MolPipeline implements custom Sklearn estimators for standard molecular machine learning tasks. For example, we created a MurckoScaffoldClustering estimator which can be used like a normal Sklearn clustering estimator.   

In [None]:
scaffold_smiles = [
    "Nc1ccccc1",
    "Cc1cc(Oc2nccc(CCC)c2)ccc1",
    "c1ccccc1",
]
linear_smiles = ["CC", "CCC", "CCCN"]

# run the scaffold clustering
scaffold_clustering = MurckoScaffoldClustering(
    n_jobs=1,
    linear_molecules_strategy="ignore",
)
scaffold_clustering.fit_predict(scaffold_smiles + linear_smiles)

The cluster labels of the above scaffold clustering assigns nan to linear molecules.
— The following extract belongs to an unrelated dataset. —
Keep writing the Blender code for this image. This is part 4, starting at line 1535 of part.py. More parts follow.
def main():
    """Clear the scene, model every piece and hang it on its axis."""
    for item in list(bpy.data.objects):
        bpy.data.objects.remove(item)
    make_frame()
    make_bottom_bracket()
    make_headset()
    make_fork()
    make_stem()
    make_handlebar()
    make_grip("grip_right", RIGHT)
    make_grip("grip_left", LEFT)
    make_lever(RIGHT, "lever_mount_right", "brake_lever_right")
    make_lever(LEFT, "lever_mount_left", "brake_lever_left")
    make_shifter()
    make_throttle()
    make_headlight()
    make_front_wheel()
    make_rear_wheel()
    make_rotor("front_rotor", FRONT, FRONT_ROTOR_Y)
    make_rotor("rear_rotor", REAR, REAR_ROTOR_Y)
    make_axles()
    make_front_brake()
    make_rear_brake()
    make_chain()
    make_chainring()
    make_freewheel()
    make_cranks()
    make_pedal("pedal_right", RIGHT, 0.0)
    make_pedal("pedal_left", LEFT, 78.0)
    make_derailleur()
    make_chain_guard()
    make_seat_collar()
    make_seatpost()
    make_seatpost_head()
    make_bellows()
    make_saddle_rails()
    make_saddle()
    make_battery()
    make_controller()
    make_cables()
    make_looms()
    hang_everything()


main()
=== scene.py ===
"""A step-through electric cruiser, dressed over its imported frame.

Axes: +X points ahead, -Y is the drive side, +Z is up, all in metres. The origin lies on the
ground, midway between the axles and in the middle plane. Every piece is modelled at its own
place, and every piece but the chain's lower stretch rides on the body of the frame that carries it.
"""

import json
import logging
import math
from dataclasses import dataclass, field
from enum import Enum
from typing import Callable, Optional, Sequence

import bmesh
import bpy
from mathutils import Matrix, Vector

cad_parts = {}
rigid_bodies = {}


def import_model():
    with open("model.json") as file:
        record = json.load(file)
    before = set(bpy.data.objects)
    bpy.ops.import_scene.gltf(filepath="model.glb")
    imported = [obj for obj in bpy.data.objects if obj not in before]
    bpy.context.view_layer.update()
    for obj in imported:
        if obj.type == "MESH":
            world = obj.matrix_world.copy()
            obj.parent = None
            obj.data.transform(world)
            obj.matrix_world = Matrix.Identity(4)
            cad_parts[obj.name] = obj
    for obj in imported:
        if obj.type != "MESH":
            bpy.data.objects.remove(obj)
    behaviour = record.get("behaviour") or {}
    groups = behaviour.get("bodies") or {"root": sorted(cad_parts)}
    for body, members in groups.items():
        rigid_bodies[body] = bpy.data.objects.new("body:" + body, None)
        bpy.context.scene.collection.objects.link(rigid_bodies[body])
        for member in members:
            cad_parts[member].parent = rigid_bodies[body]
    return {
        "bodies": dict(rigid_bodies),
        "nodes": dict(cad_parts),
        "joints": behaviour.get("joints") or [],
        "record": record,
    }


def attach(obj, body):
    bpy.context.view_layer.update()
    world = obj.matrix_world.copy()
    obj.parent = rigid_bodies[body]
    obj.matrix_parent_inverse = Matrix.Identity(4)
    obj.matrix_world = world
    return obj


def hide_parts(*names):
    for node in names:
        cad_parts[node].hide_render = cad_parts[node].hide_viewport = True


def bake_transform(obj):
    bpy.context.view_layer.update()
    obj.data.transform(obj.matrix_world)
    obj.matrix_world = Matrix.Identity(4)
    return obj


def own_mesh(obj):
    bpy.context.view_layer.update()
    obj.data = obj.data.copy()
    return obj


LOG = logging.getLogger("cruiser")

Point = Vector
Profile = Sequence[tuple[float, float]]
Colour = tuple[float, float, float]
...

This is because we used linear_molecules_strategy="ignore". Instead we can also use the "own_cluster" strategy which groups all linear molecules in a new cluster:

In [None]:
scaffold_clustering = MurckoScaffoldClustering(
    n_jobs=1,
    linear_molecules_strategy="own_cluster",
)
scaffold_clustering.fit_predict(scaffold_smiles + linear_smiles)

In addition, instead of using the basic Murcko scaffolds for clustering we can cluster with the generic scaffolds. Generic scaffolds are Murcko scaffolds but with all atom elements set to carbons. We can do this by setting make_generic=True like this:

In [None]:
scaffold_clustering = MurckoScaffoldClustering(
    n_jobs=1,
    linear_molecules_strategy="own_cluster",
    make_generic=True,
)
scaffold_clustering.fit_predict(scaffold_smiles + linear_smiles + ["c1ncccc1"])
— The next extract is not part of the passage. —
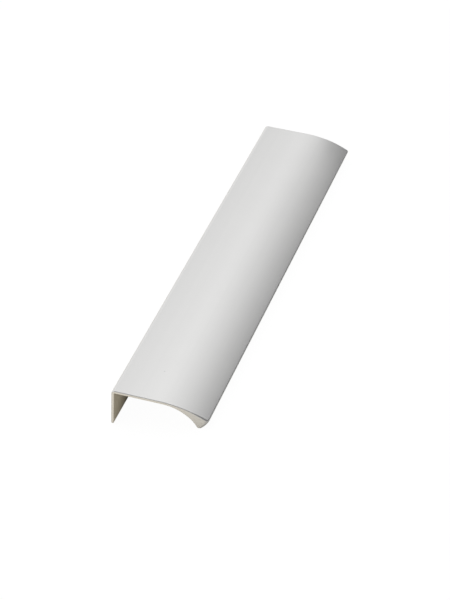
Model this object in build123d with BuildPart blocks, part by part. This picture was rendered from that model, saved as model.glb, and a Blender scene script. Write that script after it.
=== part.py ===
"""Edge pull: a drawn strip with a screw leg at the back and a curved finger lip at the front.

One extruded section, in millimetres. The section is drawn as it sits on a cabinet front, with
u running from the back of the leg towards the lip and v running up. The pull is stored as it
rests unheld on a level floor, on the foot of its leg and the tip of its lip, so the section
leans forward by the angle that brings both onto Z = 0. +Y runs along the pull.
"""
import os
from math import asin, atan2, degrees

from build123d import *

# Strip
LENGTH = 200.0
WALL = 1.1
END_BREAK = 0.4

# Leg and plate
LEG_HEIGHT = 15.5
PLATE_DEPTH = 18.5
BACK_CORNER_R = 1.4
INNER_CORNER_R = 0.3

# Crowned top and nose of the lip
REACH = 38.4
CROWN_DROP = 4.35
NOSE_R = 10.4
CREASE_R = 0.6

# Finger groove and tip
GROOVE_START = 20.0
TIP_REACH = 34.8
TIP_DROP = 9.1
TIP_R = 1.0

# Screw holes in the leg
HOLE_SPACING = 160.0
HOLE_DROP = 9.0
HOLE_R = 1.7
SINK_R = 2.5
SINK_ANGLE = 90.0

foot_r = WALL / 2

with BuildSketch() as section:
    with BuildLine():
        # outer skin: up the back of the leg, over the flat plate and the crown
        Polyline((0, foot_r - LEG_HEIGHT), (0, 0), (PLATE_DEPTH, 0))
        TangentArc((PLATE_DEPTH, 0), (REACH, -CROWN_DROP), tangent=(1, 0))
        # nose, bulging forward from the crease and curling back under to the tip
        RadiusArc((REACH, -CROWN_DROP), (TIP_REACH, -TIP_DROP), NOSE_R)
        # finger groove, leaving the underside of the plate without a step
        TangentArc((GROOVE_START, -WALL), (TIP_REACH, -TIP_DROP), tangent=(1, 0))
        # inner skin: back under the plate and down the leg to its rounded foot
        Polyline((GROOVE_START, -WALL), (WALL, -WALL), (WALL, foot_r - LEG_HEIGHT))
        TangentArc((WALL, foot_r - LEG_HEIGHT), (0, foot_r - LEG_HEIGHT), tangent=(0, -1))
    make_face()
    for corner, radius in (
        ((0, 0), BACK_CORNER_R),
        ((WALL, -WALL), INNER_CORNER_R),
        ((REACH, -CROWN_DROP), CREASE_R),
        ((TIP_REACH, -TIP_DROP), TIP_R),
    ):
        fillet(section.vertices().sort_by_distance(corner)[0], radius)

# the line under foot and tip touches both rounds
foot = Vector(foot_r, foot_r - LEG_HEIGHT)
tip = section.edges().sort_by_distance((TIP_REACH, -TIP_DROP))[0].arc_center
lean = atan2((tip - foot).Y, (tip - foot).X) - asin((TIP_R - foot_r) / (tip - foot).length)
tilt = degrees(lean)

# the pull's own origin is the middle of its outline on the floor
leaning = section.sketch.rotate(Axis.Z, -tilt).bounding_box()
stand = Plane(
    origin=(-leaning.center().X, 0, -leaning.min.Y),
    x_dir=Vector(1, 0, 0).rotate(Axis.Y, tilt),
    z_dir=(0, -1, 0),
)
leg_back = Plane(
    origin=stand.from_local_coords((0, -HOLE_DROP)),
    x_dir=(0, 1, 0),
    z_dir=-stand.x_dir,
)

with BuildPart() as edge_pull:
    with BuildSketch(stand):
        add(section.sketch)
    extrude(amount=LENGTH / 2, both=True)
    ends = edge_pull.faces().filter_by(Axis.Y).sort_by(Axis.Y)
    fillet(ends[0].edges() + ends[-1].edges(), END_BREAK)
    with Locations(leg_back):
        with GridLocations(HOLE_SPACING, 0, 2, 1):
            CounterSinkHole(
                radius=HOLE_R,
                counter_sink_radius=SINK_R,
                depth=WALL,
                counter_sink_angle=SINK_ANGLE,
            )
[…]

## Cross validation with scaffold split <a class="anchor" id="fullexample"></a>

A cross validation with scaffold splits is straightfoward to implement with MurckoScaffoldClustering. We can simply combine the generated scaffold clusters with Sklearn's group-based splitters, like [GroupKFold](https://scikit-learn.org/stable/modules/generated/sklearn.model_selection.GroupKFold.html), [StratifiedGroupKFold](https://scikit-learn.org/stable/modules/generated/sklearn.model_selection.StratifiedGroupKFold.html), [LeaveOneGroupOut](https://scikit-learn.org/stable/modules/generated/sklearn.model_selection.LeaveOneGroupOut.html#sklearn.model_selection.LeaveOneGroupOut), etc.

Let's setup some data and do the clustering

In [None]:
# a list of dummy smiles
smiles_data = np.array(
    [
        "Nc1ccccc1",
        "Cc1cc(Oc2nccc(CCC)c2)ccc1",
        "c1ccccc1",
        "CCCCN",
        "CCC",
        "CCO",
        "Oc1ccccc1",
        "Oc1ccc(N)cc1",
    ],
)
# a simple dummy target variable y that indicates whether the molecule contains a nitrogen (1=has N, 0=no N)
has_nitrogen_label = np.array([1, 1, 0, 1, 0, 0, 0, 1])

# we cluster the molecules by their murcko scaffold for our cross validation split
scaffold_clustering = MurckoScaffoldClustering(
    n_jobs=1,
    linear_molecules_strategy="own_cluster",
)
groups = scaffold_clustering.fit_predict(smiles_data)

# let's look at the data in a nice dataframe
df = pd.DataFrame(
    {
        "smiles": smiles_data,
        "has_nitrogen_label": has_nitrogen_label,
        "murcko_clusters": groups.astype(int),
    },
)
PandasTools.AddMoleculeColumnToFrame(df, "smiles", "Molecule")
PandasTools.AddMurckoToFrame(df, molCol="Molecule")
df.set_index("smiles")

Now we can run a cross validation using GroupKFold

In [None]:
# setup a splitter that handles the cluster split for us
grouper = GroupKFold(n_splits=2)
grouper.random_state = 67056

for i, (train, test) in enumerate(
    grouper.split(smiles_data, has_nitrogen_label, groups=groups),
):
    # setup the pipeline
    pipeline = Pipeline(
        [
            ("auto2mol", AutoToMol()),
            ("morgan", MolToMorganFP(n_bits=1024, radius=2)),
            ("RandomForestClassifier", RandomForestClassifier(random_state=67056)),
        ],
    )

    # fit the pipeline to the training data
    pipeline.fit(X=smiles_data[train], y=has_nitrogen_label[train])

    # evaluate the pipeline on the test set
    predictions = pipeline.predict_proba(
        X=smiles_data[test],
    )

    # print the performance for predicting the presence of nitrogens on the test set
    for smi, pred, label in zip(
        smiles_data[test],
        predictions[:, 1],
        has_nitrogen_label[test],
        strict=True,
    ):
        print(f"fold {i}:", smi, f"prediction={pred:.2f}", f"label={label}")
    print(
        f"fold {i}:",
        "test ROC AUC score:",
        roc_auc_score(has_nitrogen_label[test], predictions[:, 1]),
    )
    print("-------------------")

The results above show that in this dummy example the presence of a nitrogen can be learned and predicted with a ROC AUC score of 1.0 on the test sets of the scaffold split.